▸ PROBLEM DETAILS
Copy the data exactly from the line that contains "y), (1.0, 0.0))" through the line that contains "from straight above.", keeping both end lines and leaving out everything else.

▸ DATA SEGMENT
= = = =

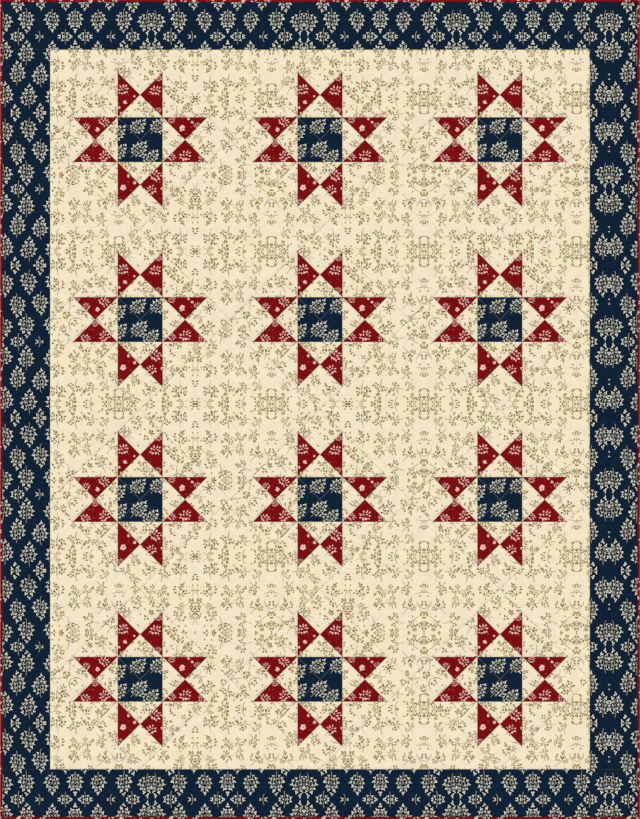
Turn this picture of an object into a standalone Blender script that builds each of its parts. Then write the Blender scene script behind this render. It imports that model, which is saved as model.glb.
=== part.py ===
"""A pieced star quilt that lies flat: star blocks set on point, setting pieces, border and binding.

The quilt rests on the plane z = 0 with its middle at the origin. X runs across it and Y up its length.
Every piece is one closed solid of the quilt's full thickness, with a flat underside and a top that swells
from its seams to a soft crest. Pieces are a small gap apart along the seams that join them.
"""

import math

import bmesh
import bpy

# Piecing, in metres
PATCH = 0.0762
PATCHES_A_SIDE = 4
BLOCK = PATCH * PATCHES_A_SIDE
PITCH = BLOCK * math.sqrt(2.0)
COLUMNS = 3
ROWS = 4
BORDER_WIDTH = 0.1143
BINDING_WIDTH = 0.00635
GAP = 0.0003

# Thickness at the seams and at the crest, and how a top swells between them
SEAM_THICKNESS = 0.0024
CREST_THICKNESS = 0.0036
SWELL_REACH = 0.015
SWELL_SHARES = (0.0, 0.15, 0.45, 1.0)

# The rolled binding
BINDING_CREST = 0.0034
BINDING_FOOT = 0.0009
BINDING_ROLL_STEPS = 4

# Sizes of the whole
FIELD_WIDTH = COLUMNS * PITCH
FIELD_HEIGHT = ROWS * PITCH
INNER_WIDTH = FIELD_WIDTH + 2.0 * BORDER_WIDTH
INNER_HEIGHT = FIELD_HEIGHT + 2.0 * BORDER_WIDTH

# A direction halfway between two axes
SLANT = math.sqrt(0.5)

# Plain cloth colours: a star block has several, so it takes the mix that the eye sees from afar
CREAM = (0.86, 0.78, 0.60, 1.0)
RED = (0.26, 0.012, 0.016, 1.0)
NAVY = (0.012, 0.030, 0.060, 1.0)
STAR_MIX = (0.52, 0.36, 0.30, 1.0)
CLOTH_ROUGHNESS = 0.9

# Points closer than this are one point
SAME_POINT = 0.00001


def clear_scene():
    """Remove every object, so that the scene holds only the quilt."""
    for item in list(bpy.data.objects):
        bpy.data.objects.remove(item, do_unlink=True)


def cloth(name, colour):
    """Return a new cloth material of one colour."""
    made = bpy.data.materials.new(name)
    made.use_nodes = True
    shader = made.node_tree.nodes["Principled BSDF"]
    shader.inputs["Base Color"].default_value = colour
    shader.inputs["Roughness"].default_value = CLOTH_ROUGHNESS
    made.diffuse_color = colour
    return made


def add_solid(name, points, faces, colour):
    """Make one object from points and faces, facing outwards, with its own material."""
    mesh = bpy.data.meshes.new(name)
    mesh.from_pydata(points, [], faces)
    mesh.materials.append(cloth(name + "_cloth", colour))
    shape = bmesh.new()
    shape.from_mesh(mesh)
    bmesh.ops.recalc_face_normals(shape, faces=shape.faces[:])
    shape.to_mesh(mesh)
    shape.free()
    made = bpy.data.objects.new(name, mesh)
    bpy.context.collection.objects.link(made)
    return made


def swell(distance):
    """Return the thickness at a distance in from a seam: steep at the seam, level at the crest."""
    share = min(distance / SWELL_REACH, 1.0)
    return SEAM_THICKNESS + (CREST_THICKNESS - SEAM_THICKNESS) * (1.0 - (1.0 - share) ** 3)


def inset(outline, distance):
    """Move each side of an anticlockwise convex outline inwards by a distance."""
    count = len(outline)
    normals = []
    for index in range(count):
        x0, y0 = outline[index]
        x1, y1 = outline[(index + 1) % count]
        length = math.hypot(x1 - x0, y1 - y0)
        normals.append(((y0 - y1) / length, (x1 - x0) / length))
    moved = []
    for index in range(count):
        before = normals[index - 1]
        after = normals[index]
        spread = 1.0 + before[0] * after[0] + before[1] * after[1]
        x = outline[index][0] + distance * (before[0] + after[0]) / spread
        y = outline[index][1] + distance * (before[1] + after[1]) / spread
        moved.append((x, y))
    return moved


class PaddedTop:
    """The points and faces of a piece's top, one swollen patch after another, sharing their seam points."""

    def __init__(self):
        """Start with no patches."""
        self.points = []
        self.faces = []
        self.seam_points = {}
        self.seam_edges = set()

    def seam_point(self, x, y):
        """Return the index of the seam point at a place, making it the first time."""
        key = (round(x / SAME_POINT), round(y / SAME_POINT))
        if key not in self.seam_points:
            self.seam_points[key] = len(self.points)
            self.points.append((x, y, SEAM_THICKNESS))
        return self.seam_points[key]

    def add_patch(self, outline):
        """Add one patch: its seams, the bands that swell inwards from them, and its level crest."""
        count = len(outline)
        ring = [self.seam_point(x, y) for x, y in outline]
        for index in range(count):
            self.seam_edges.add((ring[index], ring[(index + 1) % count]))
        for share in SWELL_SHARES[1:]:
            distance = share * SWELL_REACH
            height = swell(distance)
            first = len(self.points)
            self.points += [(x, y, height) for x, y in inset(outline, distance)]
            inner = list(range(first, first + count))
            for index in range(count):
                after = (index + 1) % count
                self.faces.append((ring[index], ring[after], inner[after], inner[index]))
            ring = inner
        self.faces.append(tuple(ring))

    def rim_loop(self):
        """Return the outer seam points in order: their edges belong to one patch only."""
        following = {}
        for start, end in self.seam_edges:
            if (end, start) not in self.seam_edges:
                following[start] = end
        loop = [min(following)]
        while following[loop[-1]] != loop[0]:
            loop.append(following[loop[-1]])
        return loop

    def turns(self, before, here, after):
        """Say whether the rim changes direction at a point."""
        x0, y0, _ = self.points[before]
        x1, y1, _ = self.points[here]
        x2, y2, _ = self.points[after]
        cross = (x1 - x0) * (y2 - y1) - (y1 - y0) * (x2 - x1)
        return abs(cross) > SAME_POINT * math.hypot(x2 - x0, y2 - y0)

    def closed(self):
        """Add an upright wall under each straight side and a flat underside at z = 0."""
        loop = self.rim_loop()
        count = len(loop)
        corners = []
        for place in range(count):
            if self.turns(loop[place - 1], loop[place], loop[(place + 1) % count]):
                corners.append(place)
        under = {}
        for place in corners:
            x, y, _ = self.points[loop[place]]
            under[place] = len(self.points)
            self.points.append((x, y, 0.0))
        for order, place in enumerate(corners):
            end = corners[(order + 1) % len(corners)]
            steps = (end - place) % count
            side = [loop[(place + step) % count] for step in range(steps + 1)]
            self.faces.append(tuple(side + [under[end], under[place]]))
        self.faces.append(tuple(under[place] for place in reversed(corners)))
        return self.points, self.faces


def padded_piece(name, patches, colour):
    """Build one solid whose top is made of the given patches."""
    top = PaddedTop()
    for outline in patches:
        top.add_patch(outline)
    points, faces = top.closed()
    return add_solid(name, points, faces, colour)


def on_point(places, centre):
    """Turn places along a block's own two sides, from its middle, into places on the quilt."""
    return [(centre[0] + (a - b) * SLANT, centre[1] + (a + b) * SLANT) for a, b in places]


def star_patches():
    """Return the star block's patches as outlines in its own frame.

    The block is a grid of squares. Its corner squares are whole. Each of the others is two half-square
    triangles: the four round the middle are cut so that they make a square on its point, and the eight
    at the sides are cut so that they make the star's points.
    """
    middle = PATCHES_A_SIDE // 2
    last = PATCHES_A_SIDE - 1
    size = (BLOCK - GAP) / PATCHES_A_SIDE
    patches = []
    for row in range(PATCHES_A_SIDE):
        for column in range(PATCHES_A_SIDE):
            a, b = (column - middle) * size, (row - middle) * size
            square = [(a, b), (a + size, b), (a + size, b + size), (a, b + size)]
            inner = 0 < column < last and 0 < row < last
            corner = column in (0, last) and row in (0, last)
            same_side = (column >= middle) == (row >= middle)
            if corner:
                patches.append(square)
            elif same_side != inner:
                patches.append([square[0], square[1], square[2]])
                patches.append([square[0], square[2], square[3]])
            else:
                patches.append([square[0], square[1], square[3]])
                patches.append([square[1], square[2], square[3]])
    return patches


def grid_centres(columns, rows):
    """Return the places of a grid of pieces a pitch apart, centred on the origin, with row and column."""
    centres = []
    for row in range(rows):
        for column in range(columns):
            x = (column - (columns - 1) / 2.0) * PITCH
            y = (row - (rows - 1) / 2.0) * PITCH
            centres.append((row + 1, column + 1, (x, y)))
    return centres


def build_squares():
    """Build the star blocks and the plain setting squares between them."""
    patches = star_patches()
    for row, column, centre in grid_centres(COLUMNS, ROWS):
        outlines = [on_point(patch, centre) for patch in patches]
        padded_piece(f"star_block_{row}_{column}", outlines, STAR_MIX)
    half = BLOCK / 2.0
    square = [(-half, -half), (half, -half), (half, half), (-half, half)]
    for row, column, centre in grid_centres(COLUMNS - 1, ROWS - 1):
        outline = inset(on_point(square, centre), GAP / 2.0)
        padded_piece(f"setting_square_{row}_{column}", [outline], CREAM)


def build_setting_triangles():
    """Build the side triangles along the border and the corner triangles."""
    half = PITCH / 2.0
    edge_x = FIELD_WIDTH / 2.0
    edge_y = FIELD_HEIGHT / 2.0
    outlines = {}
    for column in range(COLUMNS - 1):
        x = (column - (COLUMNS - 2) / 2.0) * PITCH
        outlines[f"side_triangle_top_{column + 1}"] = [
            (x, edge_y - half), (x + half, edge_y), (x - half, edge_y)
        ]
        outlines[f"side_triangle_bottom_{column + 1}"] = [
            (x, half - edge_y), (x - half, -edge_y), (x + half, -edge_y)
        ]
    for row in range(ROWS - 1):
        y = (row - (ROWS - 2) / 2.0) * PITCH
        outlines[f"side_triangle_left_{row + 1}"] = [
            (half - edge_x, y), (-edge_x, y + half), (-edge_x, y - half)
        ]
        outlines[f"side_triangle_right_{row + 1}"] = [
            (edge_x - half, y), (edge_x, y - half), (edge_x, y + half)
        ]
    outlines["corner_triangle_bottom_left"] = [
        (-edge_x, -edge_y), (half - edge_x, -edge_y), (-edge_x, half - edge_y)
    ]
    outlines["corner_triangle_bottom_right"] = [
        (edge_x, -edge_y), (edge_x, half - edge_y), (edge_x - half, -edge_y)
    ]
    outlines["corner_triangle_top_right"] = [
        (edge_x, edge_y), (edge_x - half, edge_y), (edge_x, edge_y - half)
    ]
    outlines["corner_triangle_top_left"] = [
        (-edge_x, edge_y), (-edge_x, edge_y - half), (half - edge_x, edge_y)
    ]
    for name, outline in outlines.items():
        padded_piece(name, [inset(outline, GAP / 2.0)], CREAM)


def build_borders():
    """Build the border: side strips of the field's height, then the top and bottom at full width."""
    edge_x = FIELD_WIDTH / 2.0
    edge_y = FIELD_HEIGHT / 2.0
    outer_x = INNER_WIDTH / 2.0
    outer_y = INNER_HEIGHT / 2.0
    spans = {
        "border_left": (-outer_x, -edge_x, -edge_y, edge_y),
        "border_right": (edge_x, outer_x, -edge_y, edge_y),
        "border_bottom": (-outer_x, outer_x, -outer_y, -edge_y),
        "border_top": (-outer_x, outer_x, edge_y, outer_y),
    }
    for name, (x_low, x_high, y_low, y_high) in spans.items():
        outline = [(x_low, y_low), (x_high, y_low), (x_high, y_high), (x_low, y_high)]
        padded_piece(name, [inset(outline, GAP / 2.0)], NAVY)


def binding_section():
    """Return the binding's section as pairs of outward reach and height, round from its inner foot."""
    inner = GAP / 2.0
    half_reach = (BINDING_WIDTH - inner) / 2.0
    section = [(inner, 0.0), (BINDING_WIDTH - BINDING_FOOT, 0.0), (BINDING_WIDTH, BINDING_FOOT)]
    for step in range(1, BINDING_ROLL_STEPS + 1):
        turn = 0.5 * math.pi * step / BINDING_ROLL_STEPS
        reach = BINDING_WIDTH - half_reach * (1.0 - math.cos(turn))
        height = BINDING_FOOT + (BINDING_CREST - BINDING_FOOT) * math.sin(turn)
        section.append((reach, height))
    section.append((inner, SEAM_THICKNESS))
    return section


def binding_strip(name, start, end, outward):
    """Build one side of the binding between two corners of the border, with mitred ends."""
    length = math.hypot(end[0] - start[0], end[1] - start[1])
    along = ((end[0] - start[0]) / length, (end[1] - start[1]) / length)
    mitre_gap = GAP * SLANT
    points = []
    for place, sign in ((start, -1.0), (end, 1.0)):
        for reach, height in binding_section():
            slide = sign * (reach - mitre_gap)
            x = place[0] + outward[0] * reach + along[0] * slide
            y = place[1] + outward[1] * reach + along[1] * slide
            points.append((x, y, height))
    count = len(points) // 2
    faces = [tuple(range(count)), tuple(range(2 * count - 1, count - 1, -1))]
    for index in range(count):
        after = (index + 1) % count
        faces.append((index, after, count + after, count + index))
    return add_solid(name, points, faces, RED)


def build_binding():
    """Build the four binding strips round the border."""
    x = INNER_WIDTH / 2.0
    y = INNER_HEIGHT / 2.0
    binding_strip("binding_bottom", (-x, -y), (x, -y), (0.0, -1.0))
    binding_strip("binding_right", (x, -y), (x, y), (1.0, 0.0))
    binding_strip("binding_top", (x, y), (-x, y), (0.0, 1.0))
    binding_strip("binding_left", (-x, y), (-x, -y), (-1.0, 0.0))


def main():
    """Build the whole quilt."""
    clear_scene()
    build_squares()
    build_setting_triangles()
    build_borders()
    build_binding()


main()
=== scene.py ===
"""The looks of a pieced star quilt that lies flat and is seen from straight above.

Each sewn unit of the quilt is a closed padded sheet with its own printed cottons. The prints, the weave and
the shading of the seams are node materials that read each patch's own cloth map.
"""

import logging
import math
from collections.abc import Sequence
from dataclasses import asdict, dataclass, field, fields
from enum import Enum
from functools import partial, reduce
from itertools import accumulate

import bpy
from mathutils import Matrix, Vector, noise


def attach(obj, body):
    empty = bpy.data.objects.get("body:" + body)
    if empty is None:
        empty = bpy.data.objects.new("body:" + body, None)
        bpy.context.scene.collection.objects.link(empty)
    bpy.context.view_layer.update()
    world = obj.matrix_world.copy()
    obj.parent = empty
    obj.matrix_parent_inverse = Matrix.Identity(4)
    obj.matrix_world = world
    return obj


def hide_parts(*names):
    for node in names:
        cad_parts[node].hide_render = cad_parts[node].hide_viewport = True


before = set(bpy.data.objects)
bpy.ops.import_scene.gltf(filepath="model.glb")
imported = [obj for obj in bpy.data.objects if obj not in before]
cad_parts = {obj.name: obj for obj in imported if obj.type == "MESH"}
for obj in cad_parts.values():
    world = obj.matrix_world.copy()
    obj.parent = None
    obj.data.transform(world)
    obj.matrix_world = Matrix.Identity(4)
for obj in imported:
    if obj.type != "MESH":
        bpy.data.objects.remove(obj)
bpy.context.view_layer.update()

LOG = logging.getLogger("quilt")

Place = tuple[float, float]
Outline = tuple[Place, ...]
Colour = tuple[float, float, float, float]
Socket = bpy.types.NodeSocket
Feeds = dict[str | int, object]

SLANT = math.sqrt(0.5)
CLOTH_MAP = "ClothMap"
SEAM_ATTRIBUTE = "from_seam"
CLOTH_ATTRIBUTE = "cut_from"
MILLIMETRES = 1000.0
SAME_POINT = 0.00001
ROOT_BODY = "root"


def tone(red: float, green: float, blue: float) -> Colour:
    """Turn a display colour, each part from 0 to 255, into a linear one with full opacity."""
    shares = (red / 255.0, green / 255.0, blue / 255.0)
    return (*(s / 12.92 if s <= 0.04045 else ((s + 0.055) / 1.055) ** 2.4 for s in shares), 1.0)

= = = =

▸ SOLVED EXERCISE
    binding_strip("binding_right", (x, -y), (x, y), (1.0, 0.0))
    binding_strip("binding_top", (x, y), (-x, y), (0.0, 1.0))
    binding_strip("binding_left", (-x, y), (-x, -y), (-1.0, 0.0))


def main():
    """Build the whole quilt."""
    clear_scene()
    build_squares()
    build_setting_triangles()
    build_borders()
    build_binding()


main()
=== scene.py ===
"""The looks of a pieced star quilt that lies flat and is seen from straight above.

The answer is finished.